Where those opportunities arise to contribute to organisational change, empower your subordinates to achieve that vision. Seek to carve out those opportunities if they are not immediately available. That vision has a set of goals, and a myriad of ways to achieve them. The achievement of those goals provides purpose to everyone and contributes to collective success. As a DFSW Platoon Commander, I had the opportunity to trial a split anti-armour/machine gun Platoon, giving my section commanders greater freedom in pursuing specialisation and understanding how effective they could be across a narrower set of weapon systems. This year, I have had the privilege to raise Training Support Company at the School of Infantry, giving my NCOs the tasks to re-design training, contribute to introduction-into-service programs, trial new equipment, and undertake training transformation initiatives. At the Platoon level, there are opportunities to provide vision nested within a superior’s direction. That vision may not have any long lasting effects that endure after your tenure in that position, or have particularly lofty goals, but it will provide a purpose for your subordinates and it will provide the centre line from which they base their freedom of action.
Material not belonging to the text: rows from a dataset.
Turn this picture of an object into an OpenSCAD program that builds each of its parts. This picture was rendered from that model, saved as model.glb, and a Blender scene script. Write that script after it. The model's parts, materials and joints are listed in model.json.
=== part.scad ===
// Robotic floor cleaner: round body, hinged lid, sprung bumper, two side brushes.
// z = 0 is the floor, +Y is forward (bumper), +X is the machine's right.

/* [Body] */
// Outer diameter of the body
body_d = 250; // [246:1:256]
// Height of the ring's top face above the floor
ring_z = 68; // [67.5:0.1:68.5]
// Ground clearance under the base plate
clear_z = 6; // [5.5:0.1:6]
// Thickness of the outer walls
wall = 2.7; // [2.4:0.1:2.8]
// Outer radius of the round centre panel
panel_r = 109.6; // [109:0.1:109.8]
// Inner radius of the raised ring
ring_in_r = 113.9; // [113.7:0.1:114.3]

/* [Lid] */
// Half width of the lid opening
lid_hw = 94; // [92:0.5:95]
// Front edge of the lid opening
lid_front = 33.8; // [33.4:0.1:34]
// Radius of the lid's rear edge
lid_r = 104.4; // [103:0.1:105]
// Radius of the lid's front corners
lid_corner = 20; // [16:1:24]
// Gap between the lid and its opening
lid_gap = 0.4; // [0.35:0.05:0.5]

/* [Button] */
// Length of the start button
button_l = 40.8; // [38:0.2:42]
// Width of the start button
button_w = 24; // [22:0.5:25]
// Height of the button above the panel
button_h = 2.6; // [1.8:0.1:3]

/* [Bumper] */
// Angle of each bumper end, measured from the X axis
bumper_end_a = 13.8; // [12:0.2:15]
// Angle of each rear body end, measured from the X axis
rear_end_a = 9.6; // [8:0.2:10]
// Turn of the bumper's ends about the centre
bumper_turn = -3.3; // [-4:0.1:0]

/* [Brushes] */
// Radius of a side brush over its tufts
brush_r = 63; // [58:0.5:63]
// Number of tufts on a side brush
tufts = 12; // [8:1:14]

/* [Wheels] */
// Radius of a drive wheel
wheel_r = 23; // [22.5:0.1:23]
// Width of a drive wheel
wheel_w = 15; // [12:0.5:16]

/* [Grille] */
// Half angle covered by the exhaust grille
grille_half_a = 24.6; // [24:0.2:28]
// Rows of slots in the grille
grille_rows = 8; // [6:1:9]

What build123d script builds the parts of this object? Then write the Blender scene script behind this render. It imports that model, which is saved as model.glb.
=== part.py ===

Vision requires an ability to inspire,[ix] and is reliant on subordinate buy-in. In both cases above, the initial purpose was unclear, and would have remained so without clear communication and understanding of expectations. In turn, to pursue this vision, leaders must provide the means to subordinates to grant them the ability to achieve those tasks based on their subject matter expertise and ensure appropriate recognition is given to them as well when the vision is met. The more opportunities you give your subordinates to enact change, the more willing they will be to pursue future change.


A reflection on leadership could be exhaustive. My personal reflection is not. By maintaining integrity, understanding how you communicate and thus are perceived, being adaptable and maintaining situational awareness, and providing vision, I believe a leader has the key elements to lead in any situation and succeed.